U.S. officials have emphatically denied that they were engaged in any espionage activity, with White House spokesman Tony Snow Wednesday labeling the allegations "preposterous."

Esfandiari's husband, Shaul Bakhash, who teaches modern Middle Eastern and Iranian history at George Mason University, says he is as perplexed as anyone else about the matter.

"After all, my wife, as the director of the Middle East Program at the Woodrow Wilson Center, has merely organized conferences, meetings, and talks," he said. "She has brought Iranians, respected Iranian academics and scholars and analysts, to the Wilson Center. The Iranian government does exactly the same thing in reverse. Its own research centers invite scholars and academics and the like from the United States, from Europe, from others, to conferences in Iran."

However, some American scholars planning to visit Iran recently for such a conference found their visas suddenly revoked.

Bill Samii, an Iran specialist at the Center for Naval Analysis, says U.S.-Iran talks on Iraq and the crackdown in Tehran underscore divisions within the secretive circle of Iran's leadership.

"We always get back to this argument about this sort of bifurcated nature of the Iranian governmental system in which you have various factions and various leaderships or various centers of power pursuing different agendas," he said. "And I think that that's what we're seeing in this case."

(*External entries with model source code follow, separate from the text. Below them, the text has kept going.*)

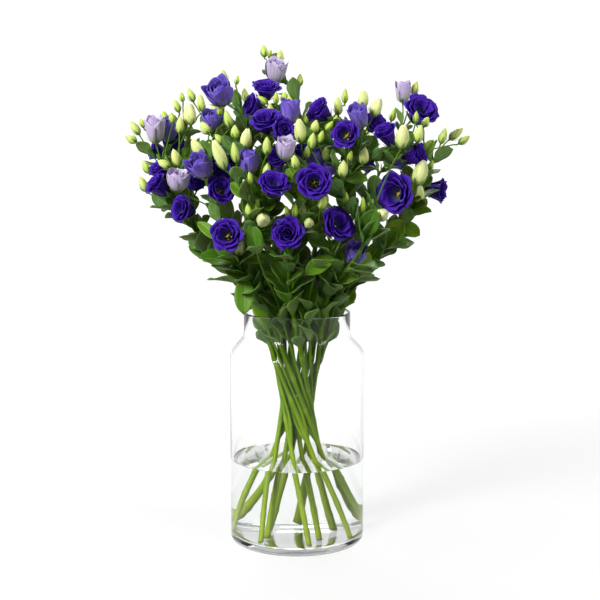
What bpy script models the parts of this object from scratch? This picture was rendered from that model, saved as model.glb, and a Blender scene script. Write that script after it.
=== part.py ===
"""A bunch of lisianthus standing in a clear glass jar vase, half filled with water.

Metres, +Z up. The origin is the middle of the vase's flat underside and -Y is the bunch's front.
Each of the twelve cut stems is one solid with its leaves, branches and closed buds. Each opened
bloom, or pair of blooms grown into each other, is a solid of its own on the end of its branch.
"""

import math

import bmesh
import bpy
import numpy as np
from mathutils import Vector

# Vase and water
VASE_HEIGHT = 0.345
BODY_RADIUS = 0.100
NECK_RADIUS = 0.0792
WALL = 0.004
FLOOR = 0.010
SHOULDER_TOP = 0.3145
SHOULDER_FOOT = 0.2805
HEEL_ROUND = 0.007
WATER_LEVEL = 0.124
GAP = 0.0003
VASE_STEPS = 24
SHOULDER_STEPS = 4
WELD = 0.00002
HOLE_SIDES = 6
HOLE_GAP = 0.0007

# Stems
STALK_RADIUS = 0.0031
CROWN_RADIUS = 0.0022
SEAT_RADIUS = 0.0024
SEAT_LENGTH = 0.004
STALK_KNOTS = 7
BRANCH_KNOTS = 2
TWIG_RADIUS = 0.0009
BRANCH_RADIUS = 0.0014
PEDICEL_RADIUS = 0.0011
FOOT_HEIGHT = 0.0122
WAIST_HEIGHT = 0.205
OUTER_WAIST = 0.0230
INNER_WAIST = 0.0080
OUTER_SPREAD = 0.400
INNER_SPREAD = 0.235
TOP_OF_STRAIGHT = 0.352
CROWN_LEAN = 1.6
CROWN_PULL = 0.42

# Balls that fill a bloom: share of its length and radius in widths, and for a ring of balls its
# share of the length, spread, radius and number
OPEN_CORE = ((0.08, 0.10), (0.30, 0.22), (0.50, 0.28), (0.80, 0.30))
OPEN_RIMS = ((0.58, 0.26, 0.16, 8), (0.86, 0.40, 0.14, 12))
CUP_CORE = ((0.06, 0.14), (0.26, 0.34), (0.50, 0.43), (0.75, 0.46))
CUP_RIMS = ((0.95, 0.36, 0.16, 10),)

# Closed buds, as shares of length and half width; those under the least width are left out
LEAST_BUD = 0.0115
BUD_PROFILE = ((0.07, 0.75), (0.46, 1.0), (1.0, 0.06))

# Blooms. A ring holds its share of the length, its spread, how strongly petals shape it, and its
# turn in petals. A sample holds a place within a petal: its angle in petals, outward and upward.
PETALS = 5
THROAT = 0.40
BLOOM_TURN = 2.4
WAVE_OUTWARD = 0.25
WAVE_UPWARD = 0.15
OPEN_RINGS = (
    (0.00, 0.11, 0.0, 0.0),
    (0.42, 0.52, 0.05, 0.0),
    (0.82, 1.00, 0.16, 0.0),
    (0.70, 0.69, 0.05, 0.25),
    (0.97, 0.64, 0.12, 0.5),
)
WIDE_BLOOM = 0.0385
WIDE_SAMPLES = ((-0.40, 0.55, -0.30), (0.0, 0.20, 0.45), (0.40, -0.55, -0.40))
CUP_RINGS = (
    (0.00, 0.18, 0.0, 0.0),
    (0.35, 0.74, 0.06, 0.0),
    (0.93, 1.00, 0.15, 0.0),
    (0.70, 0.62, 0.04, 0.0),
    (0.95, 0.42, 0.20, 0.5),
)
NARROW_SAMPLES = ((-0.28, 0.5, 0.25), (0.28, -0.5, 0.10))

# Spacing, in metres, and the numbers that tell who owns a place. The costs weigh a crooked or a
# crowded way against a long one, in metres.
OUTER_STEMS = 8
NEAREST_STEMS = 4
BLOOM_OWNER = 100
VASE_OWNER = -1
NOBODY = -2
PARTING_ROUNDS = 80
PARTING_SHARE = 0.35
STALK_SHARE = 0.5
SETTLED = 0.0001
HEAD_GAP = 0.0012
BRANCH_GAP = 0.0018
LEAF_GAP = 0.0032
SHORTEST_REACH = 0.030
LONGEST_REACH = 0.170
LEAST_RISE = 0.010
PULLS = (0.25, 0.40, 0.55)
STEP = 0.006
HEADS_A_STEM = 15
BEND_COST = 0.040
HEAD_BEND = 0.7
CROWDED_BRANCH = 12.0
NECK_FOOT = 0.290
NECK_BALLS = 96
FAR = 0.05

# Leaves
LEAF_LENGTH = 0.056
LEAF_WIDTH = 0.027
LEAF_THICK = 0.0016
LEAF_FOLD = 0.30
LEAF_ROOT = 0.0010
TWIG_LEAF_ROOT = 0.0001
LEAF_ROWS = (0.26, 0.66)
LEAST_LEAF_GAP = 0.0020
OWN_ROOT_REACH = 0.016
NODE_SPACING = 0.070
LOWEST_LEAF = 0.318
LEAF_TURN = 1.1
LEAF_SWINGS = (0.0, -0.35, 0.35, -0.7, 0.7, -1.05, 1.05)
LEAF_SPREADS = ((0.62, 0.16), (0.90, 0.10), (0.38, 0.24), (1.15, -0.05))
SWING_COST = 0.006
CROWDED_LEAF = 4.0
CROSSING_LEAF = 2.0
SEEN_LEAF_REACH = 0.030
SEEN_LEAF_FORWARDS = (0.55, 0.25, 0.0, -0.3)
SEEN_LEAF_UPPER = Vector((0.0, -1.0, 0.45))
SEEN_LEAF_DROOP = 0.10
SHORTEST_SEEN_LEAF = 0.030
LONGEST_SEEN_LEAF = 0.070
FRONT_COST = 0.05
CROWDED_SEEN_LEAF = 10.0

# Where the photographer's lens stood, worked out from the ellipses of the rim, water and foot:
# it turns a pixel of the 600 x 600 picture and a depth into a place in the bunch.
PICTURE_CENTRE = 300.0
LENS_PIXELS = 1309.0
LENS = Vector((0.0044, -1.920, 0.625))
LENS_TILT = math.radians(7.81)

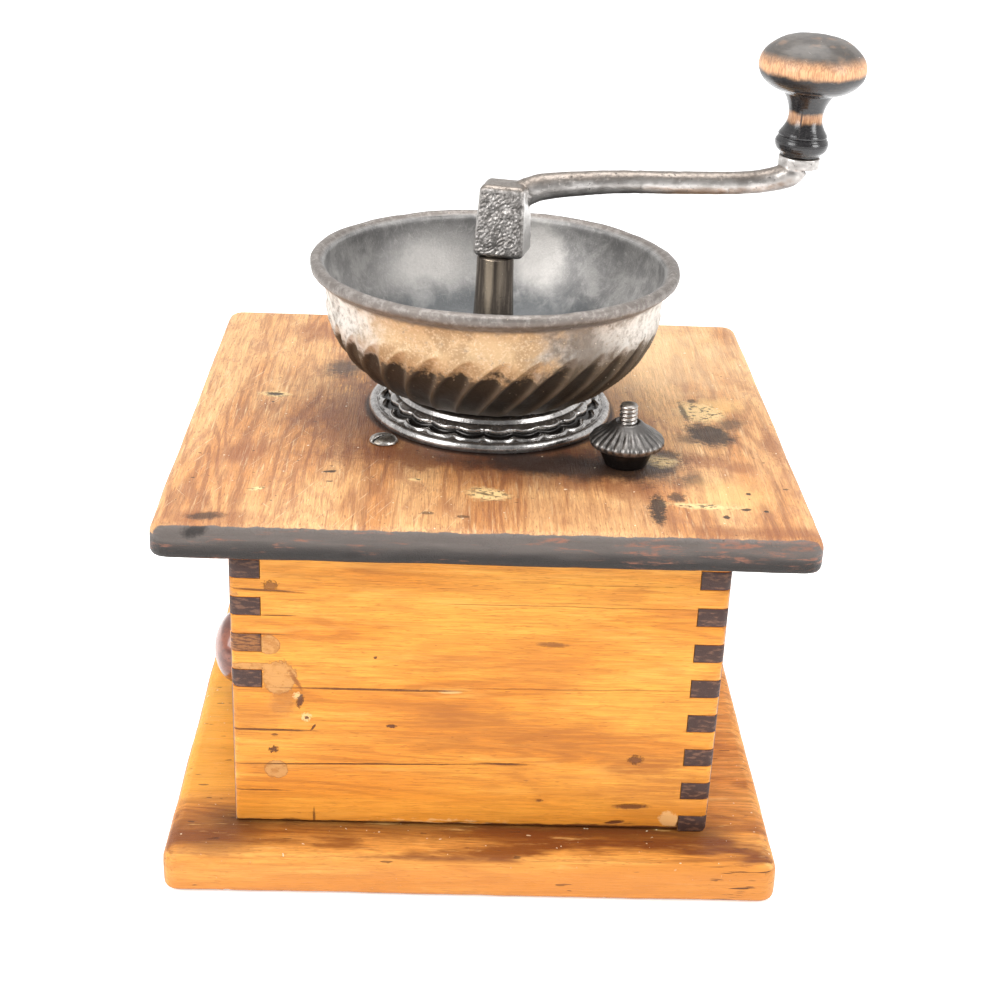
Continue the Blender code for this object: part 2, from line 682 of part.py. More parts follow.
def make_bracket(eye, across):
    """A cast clevis under the top board that holds the lever's pivot pin, and its screws."""
    plate_low = 0.1115
    bm = bmesh.new()
    cube_into(bm, (PIVOT_AT[0] - 0.007, PIVOT_AT[1] - 0.0175, plate_low),
              (PIVOT_AT[0] + 0.007, PIVOT_AT[1] + 0.0175, BOX_TOP - GAP), LEVER_ANGLE, PIVOT_AT)
    bracket = add_part("lever_bracket", to_mesh("lever_bracket", bm), CAST_IRON)
    for number, side in enumerate((-1, 1), 1):
        near, far = sorted((side * 0.0052, side * 0.0090))
        ear = bmesh.new()
        cube_into(ear, (PIVOT_AT[0] - 0.0054, PIVOT_AT[1] + near, PIVOT_HEIGHT),
                  (PIVOT_AT[0] + 0.0054, PIVOT_AT[1] + far, plate_low + 0.002), LEVER_ANGLE, PIVOT_AT)
        boolean(bracket, add_cutter(f"bracket_ear_{number}", ear), "UNION")
        tip = bmesh.new()
        skin = across * 0.0001
        cone_into(tip, eye + across * near - skin, eye + across * far + skin, 0.0058, segments=24)
        boolean(bracket, add_cutter(f"bracket_tip_{number}", tip), "UNION")
    drill(bracket, "bracket_holes", [
        (eye - across * 0.02, eye + across * 0.02, 0.0023),
        *[upright(at, 0.10, 0.12, 0.0018) for at in bracket_screw_spots()],
    ])
    pin = rod_part("lever_pivot_pin", eye - across * 0.0105, eye + across * 0.0105, 0.0020, STEEL, 16)
    set_origin(pin, eye)
    top = 0.1222
    low = plate_low - GAP
    profile = [(0, top), (0.0015, top - 0.002), (0.0015, low), (0.0030, low), (0.0029, low - 0.0012),
               (0.0015, low - 0.0020), (0, low - 0.0021)]
    for number, at in enumerate(bracket_screw_spots(), 1):
        turned(f"bracket_screw_{number}", at, profile, STEEL, steps=12)


def make_adjuster():
    """The rod that hooks under the lever, and the fluted nut that draws it up."""
    head_top = LEVER_LOW - GAP
    profile = [(0, ROD_TOP), (0.0023, ROD_TOP), (ROD_RADIUS, ROD_TOP - 0.0006),
               (ROD_RADIUS, head_top - 0.002), (0, head_top - 0.002)]
    rod = turned("adjuster_rod", ROD_AT, profile, STEEL, steps=20)
    head = bmesh.new()
    half = 0.005
    cube_into(head, (ROD_AT[0] - half, ROD_AT[1] - half, head_top - 0.0043),
              (ROD_AT[0] + half, ROD_AT[1] + half, head_top), LEVER_ANGLE, ROD_AT)
    boolean(rod, add_cutter("rod_head", head), "UNION")
    low = DECK + GAP
    outline = [(0.0054, 0, low), (0.0070, 0, low + 0.0016), (0.0081, 0, low + 0.0036), (0.0086, 0, 0.1332),
               (0.0111, 1, 0.1338), (0.0118, 1, 0.1351), (0.0113, 1, 0.1363), (0.0092, 1, 0.1380),
               (0.0068, 0.6, 0.1397), (0.0046, 0, 0.1415)]
    rings = []
    for radius, fluting, height in outline:
        ring = []
        for i in range(2 * NUT_FLUTES):
            depth = 0.0006 * fluting * (i % 2)
            ring.append((*polar((0, 0), radius - depth, math.pi * i / NUT_FLUTES), height - 0.3 * depth))
        rings.append(ring)
    nut = lofted("adjusting_nut", ROD_AT, rings, CAST_IRON)
    drill(nut, "nut_bore", [upright(ROD_AT, 0.12, 0.15, ROD_RADIUS + 0.00035)])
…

Karim Sadjapour, now with the Carnegie Endowment for International Peace, says there is what he calls "schizophrenia" in Iran's ruling circles. He says there are entrenched hardline elements who have vested political and financial interests in maintaining the hostile relationship between Iran and the West.

"So any time you see a movement toward a dialogue with the U.S. or a warming of ties between Iran and the West, you have these hardline elements that aim to scuttle this dialogue," he explained. "So this is why we may see these things simultaneously: at the same time the Iranian government is talking to the U.S. about Iraq, you see the hardliners behind the imprisonment of people like Haleh and Kian to try to torpedo these talks from going forward."

Sadjapour adds that he is sad that it is now too dangerous for him, as an Iranian-American, to go back to Iran. But he says he now has to be less circumspect in his analysis of Iranian affairs.

"I've resigned myself to the fact that Iran is no longer a safe place to live and work for those of us who are dual nationals and those of us who work on issues of U.S.-Iran relations and Iranian internal politics," he added. "And in some ways, it's liberating to know that I can't go back. I feel upset that I am unable to go back. I still have family. But in some ways we can be more honest in our analysis because we have to, I think, be very clear in pointing out that the behavior of the Iranian government, and at this moment, is simply unacceptable."

It is not clear when, or even if, any of the accused will face trial. Bill Samii points out that espionage cases are held before Revolutionary Courts, which have great flexibility and discretion.